No doubt, success in this case depends on the approach. The plot of the drama in each poem describes the approach used by each poet. The male character of the poem “The Flea” starts seduction using aggressive and whimsical manner while the male character of the poem “To His Coy Mistress” uses a romantic and passionate tone. Both men start blaming their lovers for denying their advances through refusal. Donne opens the first stanza in a bizarre tone, “Mark but this flea, and mark in this, / How little that which thou deniest me is." Marvell, on the other hand, opens the first stanza in a romantic and passionate tone, “Had we but world enough, and time, / This coyness, Lady, were no crime.” The poems describe two different strategies adopted by two different men. In Marvel’s poem, the man does not press the woman; “We would sit down and think which way / To talk and pass our long love’s day”; the man says that his love is eternal, and her resistance at this moment is not an issue. However, Donne uses a strategy that can be compared to pushing someone against the wall. Donne gets more absurd as the plot develops and pace gets faster; the man uses complex and argumentative approach to convince the woman. He says that the Flea is able to mingle their bloods, and it does it without wooing her, which does not become sin or shame for her. She lets the Flea do a lot more than she is allowing him to do. Donne states, “And this, alas! Is more than we would do.” Marvel takes a different approach; the man tells the woman that he does not mind to wait as long as it takes. Furthermore, the man describes his love within the vastness of the world that passes through “Ganges” and “Humber,” within the vastness of time that passes through Biblical flood and conversion of Jew. He expresses how he would adore each part of her body being in the vastness of this world and time. This approach can be described as seduction through admiration. Marvell undoubtedly reaches the peak of admiration in lines, “A hundred years should go to praise / Thine eyes, and on thy forehead gaze; Two hundred to adore each breast, But thirty thousand to the rest.”
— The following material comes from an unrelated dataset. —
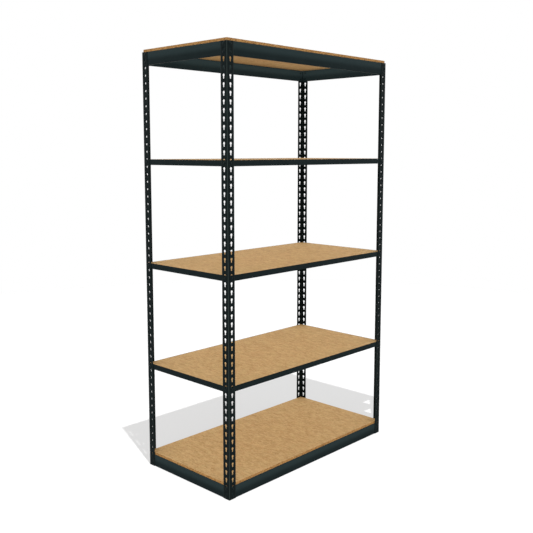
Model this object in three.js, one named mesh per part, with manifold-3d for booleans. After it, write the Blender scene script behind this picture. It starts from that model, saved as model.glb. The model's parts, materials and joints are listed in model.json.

Both Donne and Marvel choose moral pressing as a method of seduction.  However, unlike Donne, Marvell does not use die-hard moral pressing. In the second stanza, Donne begs to spare the life of the Flea; he even adopts the Christian concept of “three lives in one.” In the real sense, the poet is not urging to save the Flea’s life. The man is rather forcing the woman to accept that they already crossed the border of spiritual ritual of marriage with the help of Flea, so there is no harm in going to the next step – physical union of two bodies.  Donne, in this case, uses a reversal argument that he expresses through restless passion. Marvel in his moral pressing uses reality of time and mortality while maintaining a loving and soothing tone. The man in the Marvell’s poem informs his woman that the death is a dessert of vast eternity and physical beauty is lost in that eternity; moreover only worms in that eternity can find her long preserved virginity. Now, it is she who is going to decide whether to offer her virginity to worms or him.   

The monologues of both poems do not disclose if any of these two men succeeded in their efforts; this question remains unanswered. However, the last stanzas of both poems illustrate the desperate culmination of seduction. Killing of the flea symbolizes the woman’s refusal; Donne’s seduction approach falls apart. The poet then uses the opposite logic for seduction. He explains that it is the fear that causes refusal; however, the killing has shown that the fear is false, and she does not lose any honor. He further uses seduction in the form of passion, “Just so much honour, when thou yield’st to me, / Will waste, as the flea’s death took life from thee.” Marvell in culmination states that humans are powerless in the face of time; it will swallow human beings. Marvell calls the woman for active submission, “Let us roll our strength and all / our sweetness up into one ball.” Donne ends the poem with a phrase that explicitly refers to sex; however, Marvell avoids it. He ends the poem by reminding the woman that “time” does not wait (“We cannot make our sun / Stand still”) for lovers and give a chance for their union; but the lovers can push through time in their passionate love (“yet we will make him run”).

Both poems were written over 400 years from now, but they illustrate basic instinct of men and women, which also remains true nowadays. Though premarital sex is not a subject of poetry of our days, certain approaches to winning woman’s soul and body do not change with the time. I believe that women like to hear admiration before submitting to their lovers. I hold the opinion that from this perspective Marvell is more likely to succeed in the seduction of the women.